As long as OP puts enough substrate in, it will be fine. I would fill it about halfway.


----------



## arachnidsrva (Jun 24, 2012)

*substrate*

that setup will look so awesome after you fill it halfway with substrate

i think all T's should have full access to a nice set of stairs


----------



## EbonyKatana1664 (Jun 24, 2012)

Hmm thats cool but like said before fill it halfway because otherwise thats an arboreal setup. No T ramps!?


----------



## AngryMothNoises (Aug 14, 2012)

Thats awesome! Why didn't I think of that?

My G.rosea has a 10 gal tank all to her self.


----------



## AbraxasComplex (Aug 15, 2012)

I've had my G.rosea in an enclosure that is 2 feet tall from the substrate to the rim for years with no problems (see my picture thread link in my signature). Your tanks are fine and look great. Just have about 5-6 inches of substrate if they choose to burrow.


----------



## Aviara (Aug 16, 2012)

AbraxasComplex said:


> I've had my G.rosea in an enclosure that is 2 feet tall from the substrate to the rim for years with no problems (see my picture thread link in my signature). Your tanks are fine and look great. Just have about 5-6 inches of substrate if they choose to burrow.


My Grammostola rosea chooses to climb all the time. Not because she has an improper setup, but simply because she gets bored, or thinks she's arboreal, or some other reason spawned in her silly little head. Point is, they do climb, and unlike arboreal species, they're clumsy and can't handle a fall well. All it will take is one fall to injure the opisthosoma, why take that risk? The tarantula in no way benefits from having access to that much vertical space. To the OP, I highly recommend taking others' advice above me and either filling it well with substrate, or buying two arboreals for the tank instead. A good rule to follow is that, for terrestrial tarantulas, the height from the ground (substrate) to the top of the tank should be no higher than the measure of the tarantula's legspan. Also, be VERY careful with your divided tank - if there is any way those spiders can get across the barrier, they will, and you will come home one day to one very fat inhabitant.


----------



## poisoned (Aug 16, 2012)

I would put psalmos or pokies inside


----------



## Stan Schultz (Aug 16, 2012)

Cuda1973 said:


> This is my divided 30 gallon tank. On the left will be my Chilean Rose Hair, on the right will be for my G. Pulchripes. 1st time ever building my own!
> 
> 
> 
> ...


I'm going to rain on your parade: Great lizard cages. Lousy tarantula cages.

1) Too much head room. Your cages pose a significant risk that your $200 tarantula could fall and kill itself. And, filling it halfway ruins the ambiance and buries most of your scenic furnishings. So, what's the point of having the furnishings in the first place?

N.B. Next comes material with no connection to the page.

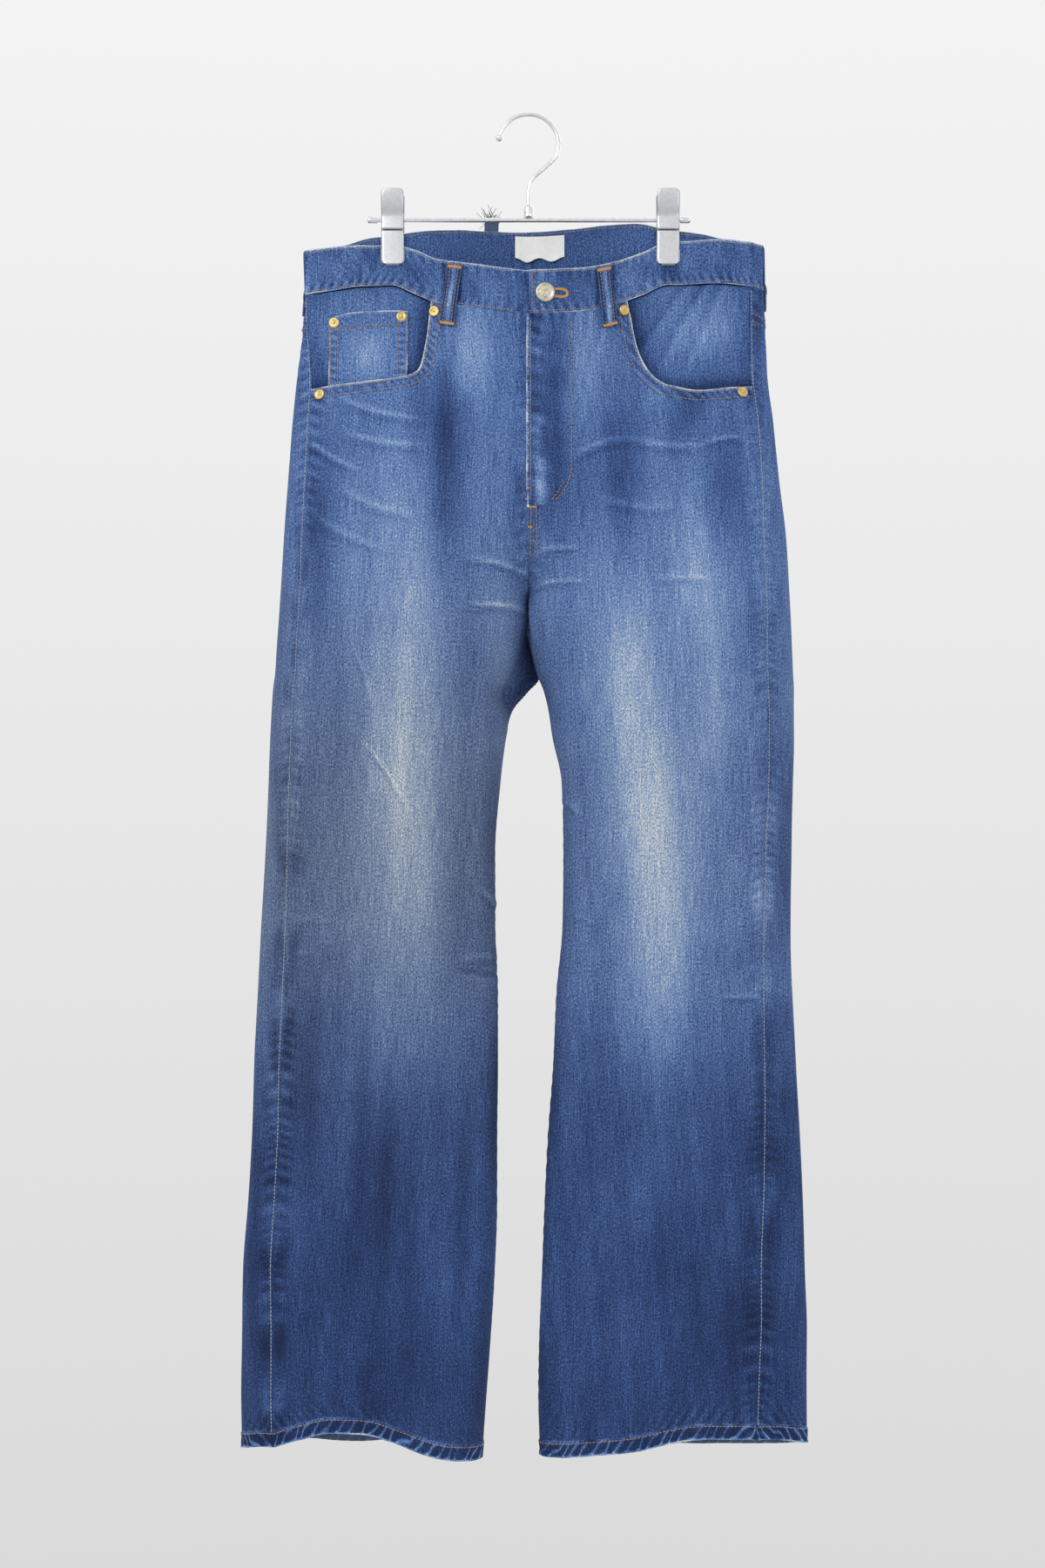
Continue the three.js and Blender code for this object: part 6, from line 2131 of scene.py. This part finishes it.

2) There's a basic rule for keeping tarantulas based on the premise that they're virtually all cannibals. "Keep them in separate cages." If you try cheating this rule, somehow one always seems to manage to get across the barrier to the other's side, and the cheap one always eats the expensive one. We've known about this basic rule since at least 1958 then William J. Baerg first published his little book, _The Tarantula_.

With tarantulas:

a) No roomies.

b) No duplex housing.

c) No friends with benefits.

d) Not even any friends!

If you violate these rules, you do so stupidly, and at your tarantula's peril.

Use your 30 gallon aquarium for something that requires a 30 gallon aquarium. Get 5-1/2 gallon aquariums or Kritter Keepers for your tarantulas.


Enjoy your little 8-legged hermits.


----------